The DOM builder will start to populate the DOM once the XML parser starts generating SAX2 events:

‌

startElement()

This method can be called in one of two ways; either with the expanded QName (the element's separate uri and local name are supplied) or as a normal QName (one String on the format prefix:local-name). The DOM stores elements as expanded QNames so it needs to know the element's namespace URI. Since the URI is not supplied with this call, we have to keep track of namespace prefix/uri mappings while we're building the DOM. See startPrefixMapping() below for details on namespace handling.

The startElement() inserts the element as a child of the current parent element, creates attribute nodes for all attributes in the supplied "Attributes" attribute list (by a series of calls to makeAttributeNode()), and finally creates the actual element node (by calling internElement(), which inserts a new entry in the _type[] array).

‌

endElement()

This method does some cleanup after the startElement() method, such as revering xml:space settings and linking the element's child nodes.

‌

startPrefixMapping()

This method is called for each namespace declaration in the source document. The parser should call this method before the prefix is referenced in a QName that is passed to the startElement() call. Namespace prefix/uri mappings are stored in a Hashtable structure. Namespace prefixes are used as the keys in the Hashtable, and each key maps to a Stack that contains the various URIs that the prefix maps to. The URI on top of the stack is the URI that the prefix currently maps to.

Figure 2: Namespace handling in the DOM builder

Each call to startPrefixMapping() results in a lookup in the Hashtable (using the prefix), and a push() of the URI onto the Stack that the prefix maps to.

‌

endPrefixMapping()

A namespace prefix/uri mapping is closed by locating the Stack for the prefix, and then pop()'ing the topmost URI off this Stack.

‌

characters()

Text nodes are stored as simple character sequences in the character array _text[]. The start and lenght of a node's text can be determined by using the node index to look up _offsetOrChild[] and _lengthOrAttribute[].

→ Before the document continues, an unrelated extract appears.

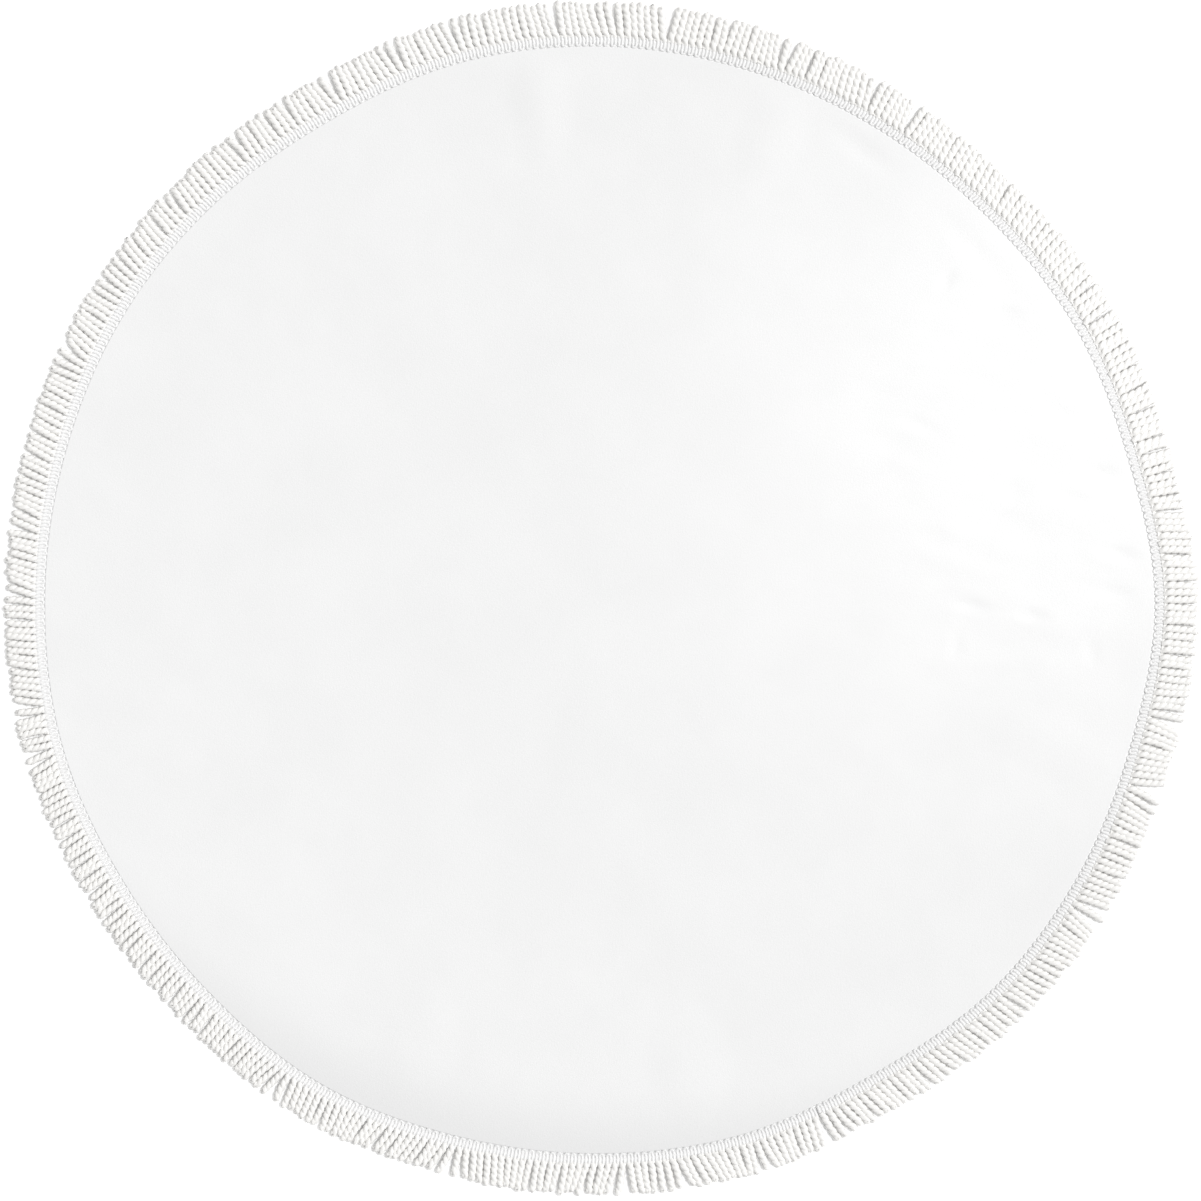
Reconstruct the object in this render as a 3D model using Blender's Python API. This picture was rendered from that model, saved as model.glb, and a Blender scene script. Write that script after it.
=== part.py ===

We want to re-use character sequences if two or more text nodes have identical content. This can be achieved by having two different text node indexes map to the same character sequence. The maybeReuseText() method is always called before a new character string is stored in the _text[] array. This method will locate the offset of an existing instance of a character sequence.

‌

startDocument()

This method initialises a bunch of data structures that are used by the builder. It also pushes the default namespace on the namespace stack (so that the "" prefix maps to the null namespace).

‌

endDocument()

This method builds the _namesArray[], _namespace[] and _nsNamesArray[] structures from temporary datastructures used in the DOM builder.